Unlike many of the hybrid and "green" cars currently on the market, hydrogen cars offer the promise of zero emission technology, where the only byproduct from the cars is water vapor. Current fossil-fuel burning vehicles emit all sorts of pollutants such as carbon dioxide, carbon monoxide, nitrous oxide, ozone and microscopic particulate matter. Hybrids and other green cars address these issues to a large extent but only hydrogen cars hold the promise of zero emission of pollutants. The Environmental Protection Agency estimates that fossil-fuel automobiles emit 1 ½ billion tons of greenhouse gases into the atmosphere each year and going to hydrogen-based transportation would all but eliminate this.

Not only that, hydrogen cars will lessen the United States' dependence upon foreign oil. The so-called "hydrogen highway" will mean less dependence upon OPEC, the big U. S. oil companies, oil refinery malfunctions and breakdowns and less resistance from oil-selling nations like Venezuela and Saudi Arabia or from hostile nations who would rather sell elsewhere. Consumers will finally get a break from the never-ending rising prices at the gasoline pumps.

President Bush has already allocated approximately $2 billion in hydrogen highway research. California Governor Arnold Schwarzenegger is pushing to get 200 hydrogen filling stations built by 2010 stretching from Vancouver, British Columbia, all the way down to Baja, California. Since Californians buy one-fifth of the nation's cars, the new hydrogen car technology could simply replace the current gasoline engine automobiles in what is called "disruptive technology" where something so innovative comes along it simply replaces the old technology very quickly.

Then again, a more likely scenario is that dual-fuel automotive systems will be developed that can run on either gasoline or hydrogen as the hydrogen infrastructure is being developed. The conversion from gasoline-powered internal combustion engines to hydrogen powered combustion engines is agreed upon by most scientists and engineers to be a particularly easy transition and would buy time for hydrogen fuel cell cars to be fully adapted.
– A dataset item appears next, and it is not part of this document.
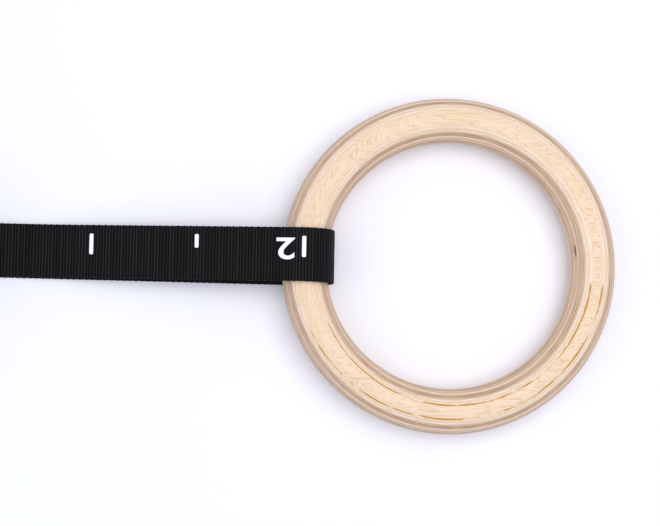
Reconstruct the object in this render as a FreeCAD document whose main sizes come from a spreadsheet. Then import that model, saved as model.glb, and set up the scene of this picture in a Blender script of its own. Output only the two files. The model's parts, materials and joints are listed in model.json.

But, hydrogen cars are not isolated to those that burn the fuel in internal combustion engines. There are more hydrogen fuel cell cars being built currently than any other kind. Let's also not forget about hydrogen-on-demand vehicles that are either using a hydrogen compound or electrolyzing water to create hydrogen, avoiding the compressed or liquid hydrogen refueling scenario altogether. And, what about adapting hydrogen peroxide for fuel in car since it is currently being used in racecars and jet packs as a propellant?